Neither independent counsel Kenneth Starr nor President Clinton got what they wanted from the long-running investigation of the Monica Lewinsky matter. Mr. Clinton had to face a Senate impeachment trial against his wishes. Mr. Starr's effort didn't result in a Senate conviction.
Now the protagonists of the drama are getting a further rebuke. Two aftershocks of the case emanating from Arkansas this week are likely to reinforce the existing public images of Clinton and Starr for history.
Federal judge Susan Webber Wright's ruling that Clinton is in civil contempt for willful false testimony under oath gives official imprimatur to the "Slick Willie" tag the president's political foes have long hung on him. Meanwhile, the acquittal of Whitewater investigation figure Susan McDougal of obstruction of justice charges is a slap at Starr, whose alleged out-of-control tactics became a major factor in the trial.
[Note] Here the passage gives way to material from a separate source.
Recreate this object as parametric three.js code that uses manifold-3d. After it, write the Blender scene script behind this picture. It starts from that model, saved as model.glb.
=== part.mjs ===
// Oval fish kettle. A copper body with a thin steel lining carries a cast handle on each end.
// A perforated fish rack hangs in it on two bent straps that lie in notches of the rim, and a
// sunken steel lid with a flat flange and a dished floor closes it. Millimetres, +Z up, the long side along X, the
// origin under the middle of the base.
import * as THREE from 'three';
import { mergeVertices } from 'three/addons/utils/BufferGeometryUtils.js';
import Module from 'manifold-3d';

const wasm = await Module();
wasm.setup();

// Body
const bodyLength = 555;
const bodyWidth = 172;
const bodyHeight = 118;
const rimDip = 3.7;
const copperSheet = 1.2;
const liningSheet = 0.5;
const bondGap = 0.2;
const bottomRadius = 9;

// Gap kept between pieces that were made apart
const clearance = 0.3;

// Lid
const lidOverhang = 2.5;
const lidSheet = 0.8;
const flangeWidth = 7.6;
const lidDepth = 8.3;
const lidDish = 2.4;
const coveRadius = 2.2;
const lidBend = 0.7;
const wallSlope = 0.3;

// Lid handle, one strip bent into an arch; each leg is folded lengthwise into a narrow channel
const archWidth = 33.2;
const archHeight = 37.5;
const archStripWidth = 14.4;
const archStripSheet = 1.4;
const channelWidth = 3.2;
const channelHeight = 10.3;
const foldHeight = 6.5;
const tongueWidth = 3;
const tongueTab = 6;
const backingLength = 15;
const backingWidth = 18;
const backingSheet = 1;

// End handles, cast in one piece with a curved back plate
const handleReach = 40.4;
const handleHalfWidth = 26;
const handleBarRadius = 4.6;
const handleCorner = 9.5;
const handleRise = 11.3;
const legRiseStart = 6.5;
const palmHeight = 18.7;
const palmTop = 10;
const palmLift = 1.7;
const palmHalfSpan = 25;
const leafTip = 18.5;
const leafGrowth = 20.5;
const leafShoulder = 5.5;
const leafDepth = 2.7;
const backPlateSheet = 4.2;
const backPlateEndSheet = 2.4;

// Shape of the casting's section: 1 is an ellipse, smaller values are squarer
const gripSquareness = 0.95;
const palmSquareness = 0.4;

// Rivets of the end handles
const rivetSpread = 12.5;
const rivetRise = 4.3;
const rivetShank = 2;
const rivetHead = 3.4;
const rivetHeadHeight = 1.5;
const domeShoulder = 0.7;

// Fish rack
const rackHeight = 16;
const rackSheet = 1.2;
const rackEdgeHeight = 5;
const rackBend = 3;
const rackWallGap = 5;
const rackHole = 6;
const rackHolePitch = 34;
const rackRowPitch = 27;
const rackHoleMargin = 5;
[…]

If nothing else, these two events may also point out how quickly the impeachment struggle has faded from the nation's memory. The astringent facts of the war in the Balkans have intervened to perhaps put things in perspective.
"The whole process of impeachment seems like a hundred years ago," says Bert Rockman, a political scientist at the University of Pittsburgh and author of the upcoming book "The Clintons' Legacy."
'Misleading and evasive answers'
Judge Wright's ruling that the president lied under oath about his relationship with Ms. Lewinsky in the sexual misconduct lawsuit filed by Paula Jones was not unexpected. Wright had revealed that she was considering the move in a footnote to a legal order last September.
Nor was it the stiffest penalty she could have levied. Legal experts say it was within her power to levy the more serious penalty of criminal contempt of court.
Still, her finding could have consequences for the president. For one thing, she has ordered him to pay court costs that could run into the tens of thousands of dollars - on top of the Clintons' already heavy legal bills. Also, she has referred the matter to an Arkansas professional conduct committee, which could order Clinton disbarred as a lawyer in the state.
Perhaps most important, Wright has now set down an official legal ruling for history that the president of the United States lied repeatedly under oath.
While such a judgment could be only a footnote to the whole impeachment mess, it could also be an indelible one.
"My first impression was: This is a moment of clarity. This should have happened a long time ago," says Joanne Ciulla, a professor of ethics and morality at the Jepson School of Leadership at the University of Richmond in Virginia.
The ruling also somewhat contradicts key assertions made at the Senate impeachment trial by both the prosecuting House managers and Clinton's lawyers.
Managers, for their part, often said that if the Senate acquitted Clinton it would send the message that he was above the law. If so, Wright did not get the message.
On the other side, Clinton's defense team often intimated that the whole process was just political vengeance. That might be hard to say now that a federal judge appointed to the bench by Clinton found otherwise.
"It seems about right," says Jon Bond, a presidential scholar at Texas A&M University in College Station. "The president was secretive and that was wrong."
Mixed result for Starr
The federal trial of Ms. McDougal in Arkansas ended on April 12, the same day Wright issued her decision.
The jury's decision represented something of a mixed result for Starr's prosecutors. The jury acquitted McDougal of obstruction of justice for her longstanding refusal to cooperate with Starr's office. Jurors found that she really believed that Starr's office would only settle for information damaging to the president, whether that belief was true or not.
But the jury deadlocked on two counts of criminal contempt. The judge in the case declared a mistrial on those counts. Starr's office has the right to retry McDougal on this aspect of the case.
Whether prosecutors opt for such a second go-around may say much about their attitudes towards the endgame of their lengthy effort. Though an Arkansas jury could have been expected to be sympathetic to McDougal, a fellow Arkansan, her acquittal on the obstruction charge underscores how deep-seated the picture of Starr as a vengeful arm of the law has become.
"All this does is add to the prevailing view of the person," says Professor Rockman.